§ **THE PROBLEM**: Write out, exactly as given, every line from the one holding "The three.js and" to the one holding "return out, side, upward", including both.

:: SUPPLIED DATA

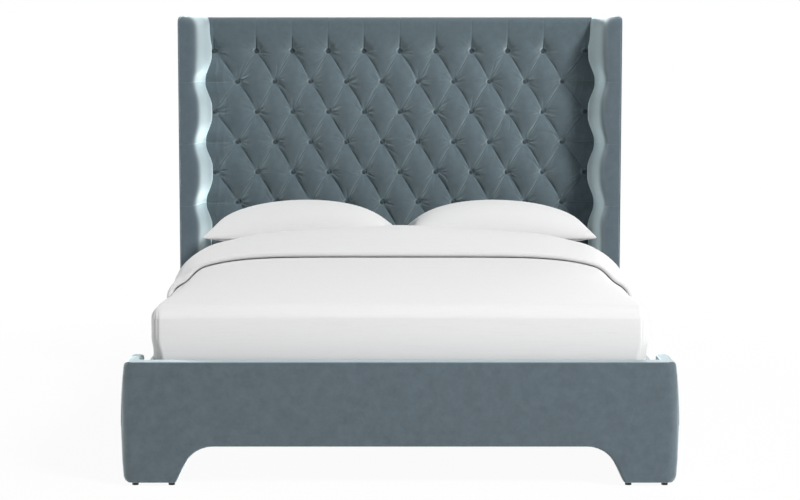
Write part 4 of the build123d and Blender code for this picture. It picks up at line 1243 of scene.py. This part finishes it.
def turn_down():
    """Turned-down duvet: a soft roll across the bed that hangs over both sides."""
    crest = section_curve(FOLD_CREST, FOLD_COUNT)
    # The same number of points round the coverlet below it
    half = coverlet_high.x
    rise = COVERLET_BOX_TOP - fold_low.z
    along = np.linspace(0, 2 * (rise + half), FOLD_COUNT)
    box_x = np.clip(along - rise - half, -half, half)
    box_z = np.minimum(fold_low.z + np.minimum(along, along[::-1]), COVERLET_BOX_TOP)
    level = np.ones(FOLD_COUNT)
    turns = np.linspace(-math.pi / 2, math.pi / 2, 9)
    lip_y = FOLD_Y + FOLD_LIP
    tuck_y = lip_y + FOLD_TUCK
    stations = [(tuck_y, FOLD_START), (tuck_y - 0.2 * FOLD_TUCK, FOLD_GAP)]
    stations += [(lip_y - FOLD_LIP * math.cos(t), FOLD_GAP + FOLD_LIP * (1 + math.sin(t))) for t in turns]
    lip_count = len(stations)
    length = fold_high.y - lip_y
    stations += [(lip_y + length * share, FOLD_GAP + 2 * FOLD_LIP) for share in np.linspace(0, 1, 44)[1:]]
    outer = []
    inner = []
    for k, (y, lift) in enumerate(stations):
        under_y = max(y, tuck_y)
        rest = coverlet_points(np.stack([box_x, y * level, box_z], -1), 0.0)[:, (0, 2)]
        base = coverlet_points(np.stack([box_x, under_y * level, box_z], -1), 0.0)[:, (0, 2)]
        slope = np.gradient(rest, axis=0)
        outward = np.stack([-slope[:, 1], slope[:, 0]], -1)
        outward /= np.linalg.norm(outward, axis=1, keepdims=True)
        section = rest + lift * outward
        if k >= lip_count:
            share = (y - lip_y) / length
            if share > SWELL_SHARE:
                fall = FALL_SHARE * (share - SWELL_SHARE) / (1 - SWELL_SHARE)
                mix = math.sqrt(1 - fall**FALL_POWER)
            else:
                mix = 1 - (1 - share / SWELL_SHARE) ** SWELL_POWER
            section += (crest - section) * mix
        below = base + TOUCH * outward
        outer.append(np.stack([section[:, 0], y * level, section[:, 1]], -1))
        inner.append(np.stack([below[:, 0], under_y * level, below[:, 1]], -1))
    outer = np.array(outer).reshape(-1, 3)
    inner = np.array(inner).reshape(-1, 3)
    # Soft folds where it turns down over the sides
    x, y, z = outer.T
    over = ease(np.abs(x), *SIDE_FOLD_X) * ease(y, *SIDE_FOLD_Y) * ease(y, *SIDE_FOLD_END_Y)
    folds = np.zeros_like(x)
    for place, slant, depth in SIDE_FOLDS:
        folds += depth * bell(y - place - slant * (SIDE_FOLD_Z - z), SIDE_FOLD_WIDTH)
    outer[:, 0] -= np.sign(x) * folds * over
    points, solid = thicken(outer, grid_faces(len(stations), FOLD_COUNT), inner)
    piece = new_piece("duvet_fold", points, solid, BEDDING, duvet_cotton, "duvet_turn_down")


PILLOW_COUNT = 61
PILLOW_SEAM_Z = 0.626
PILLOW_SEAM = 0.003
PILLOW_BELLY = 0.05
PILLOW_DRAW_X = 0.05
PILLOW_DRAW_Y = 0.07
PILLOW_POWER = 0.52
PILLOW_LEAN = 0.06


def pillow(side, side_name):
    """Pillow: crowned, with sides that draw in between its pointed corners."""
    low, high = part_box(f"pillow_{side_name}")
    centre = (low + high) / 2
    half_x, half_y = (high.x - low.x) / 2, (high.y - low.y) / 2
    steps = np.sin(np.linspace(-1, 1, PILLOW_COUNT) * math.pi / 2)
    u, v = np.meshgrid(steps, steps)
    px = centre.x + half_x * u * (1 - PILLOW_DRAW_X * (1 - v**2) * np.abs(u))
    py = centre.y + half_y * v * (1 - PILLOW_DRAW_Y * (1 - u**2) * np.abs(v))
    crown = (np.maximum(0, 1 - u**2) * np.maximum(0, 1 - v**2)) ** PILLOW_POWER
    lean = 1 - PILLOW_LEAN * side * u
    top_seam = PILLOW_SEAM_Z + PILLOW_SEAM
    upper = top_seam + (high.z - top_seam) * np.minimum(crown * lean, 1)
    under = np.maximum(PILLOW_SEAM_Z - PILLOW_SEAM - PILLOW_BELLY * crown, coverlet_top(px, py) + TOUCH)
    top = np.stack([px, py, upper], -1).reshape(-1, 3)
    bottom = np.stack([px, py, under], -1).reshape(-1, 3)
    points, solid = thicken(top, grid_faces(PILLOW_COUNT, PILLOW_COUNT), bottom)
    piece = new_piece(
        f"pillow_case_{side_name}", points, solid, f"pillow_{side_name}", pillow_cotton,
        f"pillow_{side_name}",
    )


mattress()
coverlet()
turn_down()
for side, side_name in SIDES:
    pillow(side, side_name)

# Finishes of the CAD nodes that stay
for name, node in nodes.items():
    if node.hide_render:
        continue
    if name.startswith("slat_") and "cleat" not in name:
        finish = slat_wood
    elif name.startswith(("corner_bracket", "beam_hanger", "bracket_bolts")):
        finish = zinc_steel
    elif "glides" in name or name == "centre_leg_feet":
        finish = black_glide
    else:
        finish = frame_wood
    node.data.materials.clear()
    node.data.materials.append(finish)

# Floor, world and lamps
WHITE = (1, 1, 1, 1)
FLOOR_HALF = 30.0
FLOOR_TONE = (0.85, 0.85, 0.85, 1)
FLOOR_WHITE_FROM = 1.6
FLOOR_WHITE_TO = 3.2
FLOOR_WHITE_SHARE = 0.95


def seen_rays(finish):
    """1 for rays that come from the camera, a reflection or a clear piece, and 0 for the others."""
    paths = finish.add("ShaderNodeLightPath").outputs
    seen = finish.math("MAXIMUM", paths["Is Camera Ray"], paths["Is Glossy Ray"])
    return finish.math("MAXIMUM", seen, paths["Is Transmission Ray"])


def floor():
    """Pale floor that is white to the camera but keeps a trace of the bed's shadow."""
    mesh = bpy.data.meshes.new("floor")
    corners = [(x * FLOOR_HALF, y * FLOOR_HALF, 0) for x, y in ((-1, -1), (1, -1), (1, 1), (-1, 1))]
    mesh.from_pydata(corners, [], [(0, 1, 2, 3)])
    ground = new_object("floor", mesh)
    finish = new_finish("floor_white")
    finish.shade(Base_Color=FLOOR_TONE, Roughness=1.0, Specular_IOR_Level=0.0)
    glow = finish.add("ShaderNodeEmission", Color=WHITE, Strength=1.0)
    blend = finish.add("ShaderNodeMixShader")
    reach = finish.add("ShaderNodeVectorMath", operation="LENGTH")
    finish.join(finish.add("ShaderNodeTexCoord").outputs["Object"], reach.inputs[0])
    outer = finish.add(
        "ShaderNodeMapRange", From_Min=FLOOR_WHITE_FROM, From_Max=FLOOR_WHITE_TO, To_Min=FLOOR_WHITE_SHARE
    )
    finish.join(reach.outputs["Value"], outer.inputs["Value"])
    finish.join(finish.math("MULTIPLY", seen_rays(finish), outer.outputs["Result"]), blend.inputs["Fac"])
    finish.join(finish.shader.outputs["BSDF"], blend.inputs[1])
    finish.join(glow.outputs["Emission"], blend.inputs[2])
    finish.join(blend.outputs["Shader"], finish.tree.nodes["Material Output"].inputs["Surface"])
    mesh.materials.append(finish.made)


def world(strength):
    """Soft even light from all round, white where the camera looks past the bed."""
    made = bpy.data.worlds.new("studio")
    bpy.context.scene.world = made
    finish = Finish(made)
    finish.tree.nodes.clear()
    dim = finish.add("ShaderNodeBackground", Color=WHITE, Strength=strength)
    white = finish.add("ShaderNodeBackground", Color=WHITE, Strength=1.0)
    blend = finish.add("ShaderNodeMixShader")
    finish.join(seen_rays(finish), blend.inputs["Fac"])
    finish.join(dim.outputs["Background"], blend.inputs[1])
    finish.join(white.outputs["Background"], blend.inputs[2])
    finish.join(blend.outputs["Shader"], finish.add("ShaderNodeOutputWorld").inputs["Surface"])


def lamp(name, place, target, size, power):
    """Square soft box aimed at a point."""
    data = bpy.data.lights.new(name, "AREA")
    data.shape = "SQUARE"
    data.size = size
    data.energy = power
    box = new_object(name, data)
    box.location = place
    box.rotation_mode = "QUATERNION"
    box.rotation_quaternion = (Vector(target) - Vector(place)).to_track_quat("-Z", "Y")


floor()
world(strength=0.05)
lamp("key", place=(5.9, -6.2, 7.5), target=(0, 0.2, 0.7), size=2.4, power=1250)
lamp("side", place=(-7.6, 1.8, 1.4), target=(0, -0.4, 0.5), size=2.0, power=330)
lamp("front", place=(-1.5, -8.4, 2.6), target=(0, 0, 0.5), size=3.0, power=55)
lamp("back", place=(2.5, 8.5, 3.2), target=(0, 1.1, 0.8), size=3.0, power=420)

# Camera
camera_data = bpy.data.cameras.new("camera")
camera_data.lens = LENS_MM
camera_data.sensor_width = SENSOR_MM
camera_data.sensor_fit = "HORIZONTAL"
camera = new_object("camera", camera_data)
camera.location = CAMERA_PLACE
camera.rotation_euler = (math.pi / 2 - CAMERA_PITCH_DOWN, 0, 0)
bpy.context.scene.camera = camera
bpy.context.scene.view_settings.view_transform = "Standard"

::::
:: SUPPLIED DATA

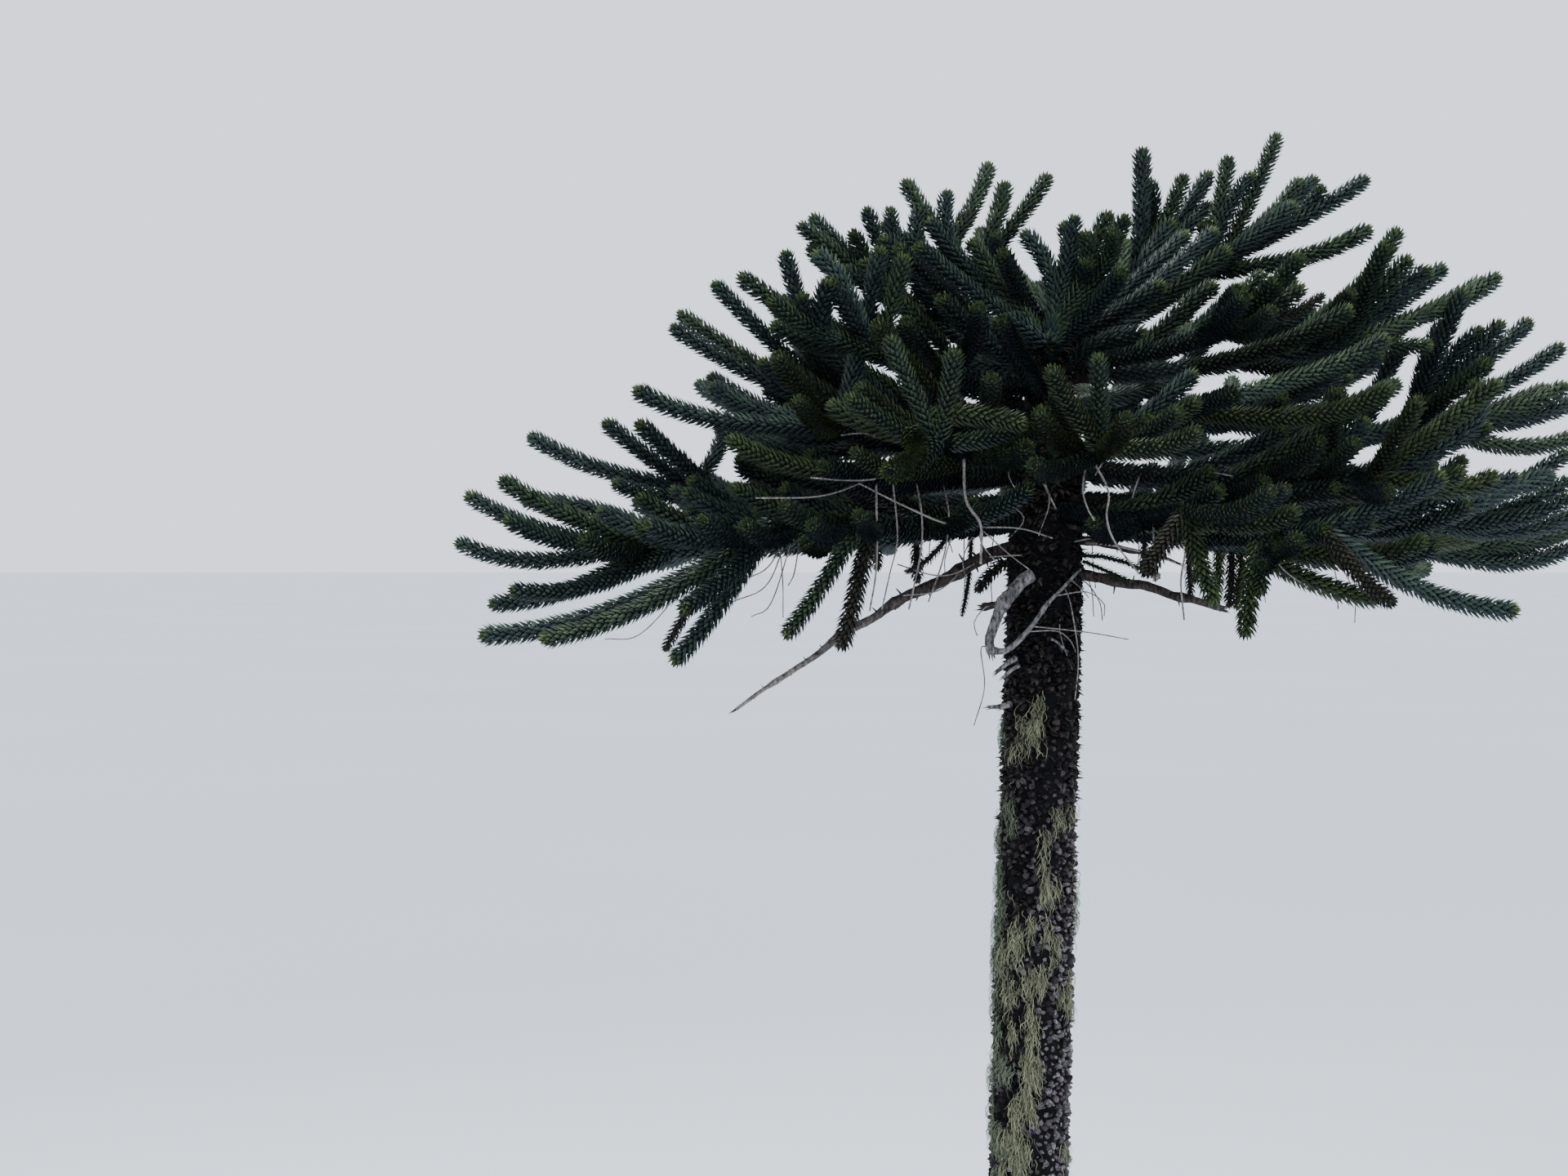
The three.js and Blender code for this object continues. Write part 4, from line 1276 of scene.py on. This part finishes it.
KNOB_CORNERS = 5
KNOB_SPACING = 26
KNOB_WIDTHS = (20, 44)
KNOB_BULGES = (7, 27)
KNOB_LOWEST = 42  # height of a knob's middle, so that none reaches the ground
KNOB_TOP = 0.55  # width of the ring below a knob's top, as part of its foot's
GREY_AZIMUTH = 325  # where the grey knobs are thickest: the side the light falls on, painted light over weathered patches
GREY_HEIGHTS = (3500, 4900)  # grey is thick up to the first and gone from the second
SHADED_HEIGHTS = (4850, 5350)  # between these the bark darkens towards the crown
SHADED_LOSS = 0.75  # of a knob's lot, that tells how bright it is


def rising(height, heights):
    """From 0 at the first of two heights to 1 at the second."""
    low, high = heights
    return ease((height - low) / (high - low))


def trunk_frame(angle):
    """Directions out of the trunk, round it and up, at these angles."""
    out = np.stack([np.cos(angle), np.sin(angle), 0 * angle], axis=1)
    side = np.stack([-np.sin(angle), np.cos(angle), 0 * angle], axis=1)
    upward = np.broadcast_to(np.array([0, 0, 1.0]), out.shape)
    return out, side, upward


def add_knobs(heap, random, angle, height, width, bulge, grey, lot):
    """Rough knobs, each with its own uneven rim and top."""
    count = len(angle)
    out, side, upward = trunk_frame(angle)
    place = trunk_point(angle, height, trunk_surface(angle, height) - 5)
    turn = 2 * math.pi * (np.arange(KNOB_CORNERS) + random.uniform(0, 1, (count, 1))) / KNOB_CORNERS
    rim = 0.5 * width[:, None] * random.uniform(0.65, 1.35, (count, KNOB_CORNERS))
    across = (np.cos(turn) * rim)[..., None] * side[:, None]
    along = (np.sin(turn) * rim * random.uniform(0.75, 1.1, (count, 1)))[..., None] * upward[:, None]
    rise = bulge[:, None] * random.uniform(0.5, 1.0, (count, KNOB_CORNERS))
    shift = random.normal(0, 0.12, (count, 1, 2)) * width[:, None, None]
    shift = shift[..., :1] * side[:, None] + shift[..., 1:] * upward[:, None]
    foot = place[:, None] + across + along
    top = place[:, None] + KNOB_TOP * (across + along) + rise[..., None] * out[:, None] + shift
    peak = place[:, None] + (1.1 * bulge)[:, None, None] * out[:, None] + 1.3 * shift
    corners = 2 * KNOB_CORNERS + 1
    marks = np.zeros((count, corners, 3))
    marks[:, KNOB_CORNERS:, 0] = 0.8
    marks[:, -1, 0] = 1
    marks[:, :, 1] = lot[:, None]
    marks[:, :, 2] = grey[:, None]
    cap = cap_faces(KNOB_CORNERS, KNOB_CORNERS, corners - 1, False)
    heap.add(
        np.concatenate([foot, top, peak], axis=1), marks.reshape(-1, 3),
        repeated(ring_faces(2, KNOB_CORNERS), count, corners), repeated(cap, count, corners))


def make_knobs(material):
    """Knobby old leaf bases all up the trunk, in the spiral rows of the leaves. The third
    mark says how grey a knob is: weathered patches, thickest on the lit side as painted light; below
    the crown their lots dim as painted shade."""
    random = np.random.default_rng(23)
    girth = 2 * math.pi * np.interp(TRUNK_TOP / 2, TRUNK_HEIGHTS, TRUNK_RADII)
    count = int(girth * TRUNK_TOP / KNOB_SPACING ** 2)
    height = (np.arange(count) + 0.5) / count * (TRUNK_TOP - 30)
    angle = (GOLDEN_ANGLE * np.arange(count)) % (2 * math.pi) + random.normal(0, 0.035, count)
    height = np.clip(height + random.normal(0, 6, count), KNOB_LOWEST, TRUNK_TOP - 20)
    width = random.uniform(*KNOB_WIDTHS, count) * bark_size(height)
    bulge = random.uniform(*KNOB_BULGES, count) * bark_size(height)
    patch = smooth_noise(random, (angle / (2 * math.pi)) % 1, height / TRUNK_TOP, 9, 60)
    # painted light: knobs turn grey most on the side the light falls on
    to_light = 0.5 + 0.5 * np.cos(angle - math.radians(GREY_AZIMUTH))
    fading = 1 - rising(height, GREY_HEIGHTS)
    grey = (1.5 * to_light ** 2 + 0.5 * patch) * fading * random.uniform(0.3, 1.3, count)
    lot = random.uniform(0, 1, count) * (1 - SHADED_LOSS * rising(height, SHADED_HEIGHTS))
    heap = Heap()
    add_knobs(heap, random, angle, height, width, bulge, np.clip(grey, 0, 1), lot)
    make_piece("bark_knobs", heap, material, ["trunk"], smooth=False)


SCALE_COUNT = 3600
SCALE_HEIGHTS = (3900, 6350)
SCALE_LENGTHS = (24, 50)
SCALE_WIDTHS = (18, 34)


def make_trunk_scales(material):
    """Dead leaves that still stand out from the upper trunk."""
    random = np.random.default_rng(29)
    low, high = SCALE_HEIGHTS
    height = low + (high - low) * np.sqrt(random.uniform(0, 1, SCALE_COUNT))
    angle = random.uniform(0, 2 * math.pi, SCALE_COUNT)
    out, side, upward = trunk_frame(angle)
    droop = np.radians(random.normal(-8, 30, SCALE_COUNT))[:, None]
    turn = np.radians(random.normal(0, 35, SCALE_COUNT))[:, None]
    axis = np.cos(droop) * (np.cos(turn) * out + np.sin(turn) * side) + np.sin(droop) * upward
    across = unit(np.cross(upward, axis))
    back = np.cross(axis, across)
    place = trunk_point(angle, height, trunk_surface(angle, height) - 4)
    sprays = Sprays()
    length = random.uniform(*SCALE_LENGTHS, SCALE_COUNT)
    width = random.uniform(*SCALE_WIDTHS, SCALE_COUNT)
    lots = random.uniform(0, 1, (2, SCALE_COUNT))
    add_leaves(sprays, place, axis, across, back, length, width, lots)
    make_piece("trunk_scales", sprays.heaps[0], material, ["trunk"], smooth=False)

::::

§ **SOLUTION FOR THIS TASK**:
The three.js and Blender code for this object continues. Write part 4, from line 1276 of scene.py on. This part finishes it.
KNOB_CORNERS = 5
KNOB_SPACING = 26
KNOB_WIDTHS = (20, 44)
KNOB_BULGES = (7, 27)
KNOB_LOWEST = 42  # height of a knob's middle, so that none reaches the ground
KNOB_TOP = 0.55  # width of the ring below a knob's top, as part of its foot's
GREY_AZIMUTH = 325  # where the grey knobs are thickest: the side the light falls on, painted light over weathered patches
GREY_HEIGHTS = (3500, 4900)  # grey is thick up to the first and gone from the second
SHADED_HEIGHTS = (4850, 5350)  # between these the bark darkens towards the crown
SHADED_LOSS = 0.75  # of a knob's lot, that tells how bright it is


def rising(height, heights):
    """From 0 at the first of two heights to 1 at the second."""
    low, high = heights
    return ease((height - low) / (high - low))


def trunk_frame(angle):
    """Directions out of the trunk, round it and up, at these angles."""
    out = np.stack([np.cos(angle), np.sin(angle), 0 * angle], axis=1)
    side = np.stack([-np.sin(angle), np.cos(angle), 0 * angle], axis=1)
    upward = np.broadcast_to(np.array([0, 0, 1.0]), out.shape)
    return out, side, upward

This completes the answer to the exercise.